Entries with model source code:
_ _ _ _
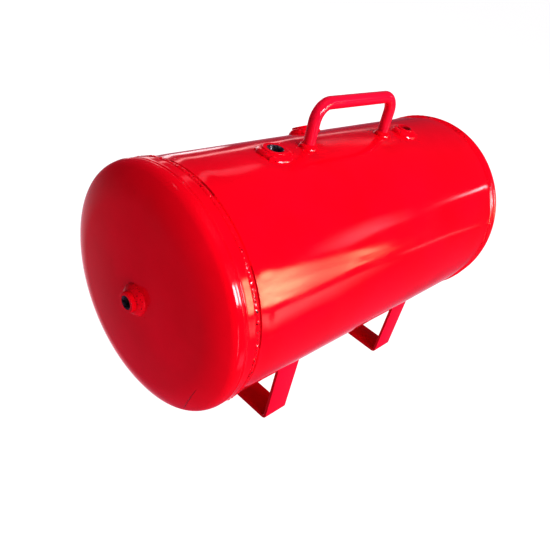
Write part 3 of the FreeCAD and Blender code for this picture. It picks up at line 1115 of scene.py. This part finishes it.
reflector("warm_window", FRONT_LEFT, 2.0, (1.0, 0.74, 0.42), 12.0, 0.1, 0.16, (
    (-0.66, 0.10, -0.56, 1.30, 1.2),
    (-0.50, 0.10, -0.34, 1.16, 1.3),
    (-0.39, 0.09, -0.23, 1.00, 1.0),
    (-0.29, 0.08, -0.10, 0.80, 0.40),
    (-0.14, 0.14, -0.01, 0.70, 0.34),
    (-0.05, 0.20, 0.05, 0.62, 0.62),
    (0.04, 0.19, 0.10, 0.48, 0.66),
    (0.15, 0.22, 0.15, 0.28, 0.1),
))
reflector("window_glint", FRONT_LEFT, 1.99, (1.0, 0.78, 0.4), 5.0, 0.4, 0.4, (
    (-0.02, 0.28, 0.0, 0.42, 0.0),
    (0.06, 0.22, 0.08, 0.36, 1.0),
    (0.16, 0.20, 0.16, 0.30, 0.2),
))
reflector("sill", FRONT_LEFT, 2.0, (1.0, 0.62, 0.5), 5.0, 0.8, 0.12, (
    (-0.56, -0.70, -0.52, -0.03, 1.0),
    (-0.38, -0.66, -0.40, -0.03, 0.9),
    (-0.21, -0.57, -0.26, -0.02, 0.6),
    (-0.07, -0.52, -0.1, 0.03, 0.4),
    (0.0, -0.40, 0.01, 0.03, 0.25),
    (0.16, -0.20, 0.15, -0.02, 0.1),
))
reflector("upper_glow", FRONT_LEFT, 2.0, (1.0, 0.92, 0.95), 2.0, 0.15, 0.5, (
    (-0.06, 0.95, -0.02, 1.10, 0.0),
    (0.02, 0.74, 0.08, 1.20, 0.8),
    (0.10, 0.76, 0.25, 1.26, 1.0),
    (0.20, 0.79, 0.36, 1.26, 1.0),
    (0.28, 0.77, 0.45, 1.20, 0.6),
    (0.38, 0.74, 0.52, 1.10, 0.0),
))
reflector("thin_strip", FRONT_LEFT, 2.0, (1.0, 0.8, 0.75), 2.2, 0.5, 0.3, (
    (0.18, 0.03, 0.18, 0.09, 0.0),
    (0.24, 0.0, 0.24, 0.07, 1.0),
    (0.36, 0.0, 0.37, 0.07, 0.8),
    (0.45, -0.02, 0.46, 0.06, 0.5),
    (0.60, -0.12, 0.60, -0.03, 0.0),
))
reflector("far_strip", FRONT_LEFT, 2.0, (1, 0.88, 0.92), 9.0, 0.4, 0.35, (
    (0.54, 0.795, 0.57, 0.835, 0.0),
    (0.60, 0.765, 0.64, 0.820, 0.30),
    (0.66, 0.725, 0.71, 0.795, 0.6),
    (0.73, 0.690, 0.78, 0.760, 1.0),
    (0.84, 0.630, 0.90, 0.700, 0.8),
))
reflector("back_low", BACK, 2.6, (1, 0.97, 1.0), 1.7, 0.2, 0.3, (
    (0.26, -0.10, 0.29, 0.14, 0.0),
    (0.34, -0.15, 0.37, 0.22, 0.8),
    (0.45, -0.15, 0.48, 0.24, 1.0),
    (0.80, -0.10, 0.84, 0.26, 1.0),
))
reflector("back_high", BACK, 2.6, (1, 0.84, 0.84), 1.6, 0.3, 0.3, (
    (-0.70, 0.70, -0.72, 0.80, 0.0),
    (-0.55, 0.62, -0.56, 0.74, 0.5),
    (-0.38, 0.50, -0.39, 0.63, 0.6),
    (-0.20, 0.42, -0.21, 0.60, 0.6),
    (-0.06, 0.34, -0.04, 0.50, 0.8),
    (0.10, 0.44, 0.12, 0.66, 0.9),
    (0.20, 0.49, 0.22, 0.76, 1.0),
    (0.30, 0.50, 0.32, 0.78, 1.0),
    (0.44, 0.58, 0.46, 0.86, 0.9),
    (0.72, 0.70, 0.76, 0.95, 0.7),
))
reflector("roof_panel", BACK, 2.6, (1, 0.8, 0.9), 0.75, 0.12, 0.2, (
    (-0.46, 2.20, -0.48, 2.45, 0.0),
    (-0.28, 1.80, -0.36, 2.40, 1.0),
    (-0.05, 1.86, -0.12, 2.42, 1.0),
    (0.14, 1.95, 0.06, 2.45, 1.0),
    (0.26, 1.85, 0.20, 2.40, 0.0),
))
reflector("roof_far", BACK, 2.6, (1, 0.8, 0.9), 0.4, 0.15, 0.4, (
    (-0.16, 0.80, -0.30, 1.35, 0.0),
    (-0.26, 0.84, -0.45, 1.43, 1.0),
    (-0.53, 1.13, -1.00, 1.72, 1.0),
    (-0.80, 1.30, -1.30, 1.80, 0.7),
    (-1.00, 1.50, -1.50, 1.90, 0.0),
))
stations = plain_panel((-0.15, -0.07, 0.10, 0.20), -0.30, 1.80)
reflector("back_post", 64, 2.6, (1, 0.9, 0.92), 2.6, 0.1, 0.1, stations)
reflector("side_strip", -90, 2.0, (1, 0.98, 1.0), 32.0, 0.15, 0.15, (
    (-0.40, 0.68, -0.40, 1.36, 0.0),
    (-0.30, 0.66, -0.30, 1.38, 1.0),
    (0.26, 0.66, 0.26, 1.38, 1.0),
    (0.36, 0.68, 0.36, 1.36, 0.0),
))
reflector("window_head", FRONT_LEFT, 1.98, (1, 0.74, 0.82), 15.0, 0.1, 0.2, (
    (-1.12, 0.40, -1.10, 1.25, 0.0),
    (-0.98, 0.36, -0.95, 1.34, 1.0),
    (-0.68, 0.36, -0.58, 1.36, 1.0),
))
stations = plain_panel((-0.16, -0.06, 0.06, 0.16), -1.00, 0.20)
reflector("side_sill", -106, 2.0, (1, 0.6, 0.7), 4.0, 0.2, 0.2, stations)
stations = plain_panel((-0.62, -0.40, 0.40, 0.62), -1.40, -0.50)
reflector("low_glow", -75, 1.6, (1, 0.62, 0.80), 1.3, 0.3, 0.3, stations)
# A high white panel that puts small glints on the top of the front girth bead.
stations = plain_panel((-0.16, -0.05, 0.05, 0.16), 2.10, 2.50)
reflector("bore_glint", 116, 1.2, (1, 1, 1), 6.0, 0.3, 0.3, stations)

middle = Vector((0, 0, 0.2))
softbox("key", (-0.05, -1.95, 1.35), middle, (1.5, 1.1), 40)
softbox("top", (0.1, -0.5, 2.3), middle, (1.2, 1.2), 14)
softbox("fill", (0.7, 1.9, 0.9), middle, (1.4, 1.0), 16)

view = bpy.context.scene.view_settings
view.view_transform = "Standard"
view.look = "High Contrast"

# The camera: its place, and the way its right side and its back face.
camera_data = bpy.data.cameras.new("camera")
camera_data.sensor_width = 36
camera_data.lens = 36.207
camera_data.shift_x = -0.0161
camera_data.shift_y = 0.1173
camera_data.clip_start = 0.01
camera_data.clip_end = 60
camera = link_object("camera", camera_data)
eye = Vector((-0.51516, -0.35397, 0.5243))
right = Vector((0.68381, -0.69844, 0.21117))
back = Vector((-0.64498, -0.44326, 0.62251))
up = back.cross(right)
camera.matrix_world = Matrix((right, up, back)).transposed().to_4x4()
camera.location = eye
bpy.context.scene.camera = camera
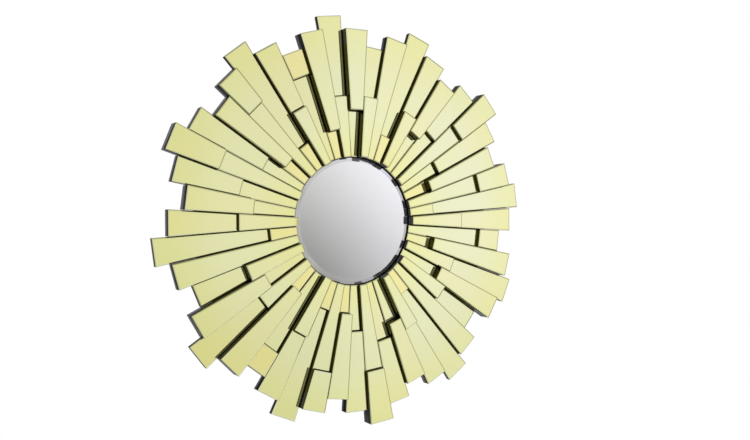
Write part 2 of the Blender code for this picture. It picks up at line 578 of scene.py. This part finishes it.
_ _ _ _
Look through the entries and find each line that has the string "picture". Copy those lines.

Write part 3 of the FreeCAD and Blender code for this picture. It picks up at line 1115 of scene.py. This part finishes it.
Write part 2 of the Blender code for this picture. It picks up at line 578 of scene.py. This part finishes it.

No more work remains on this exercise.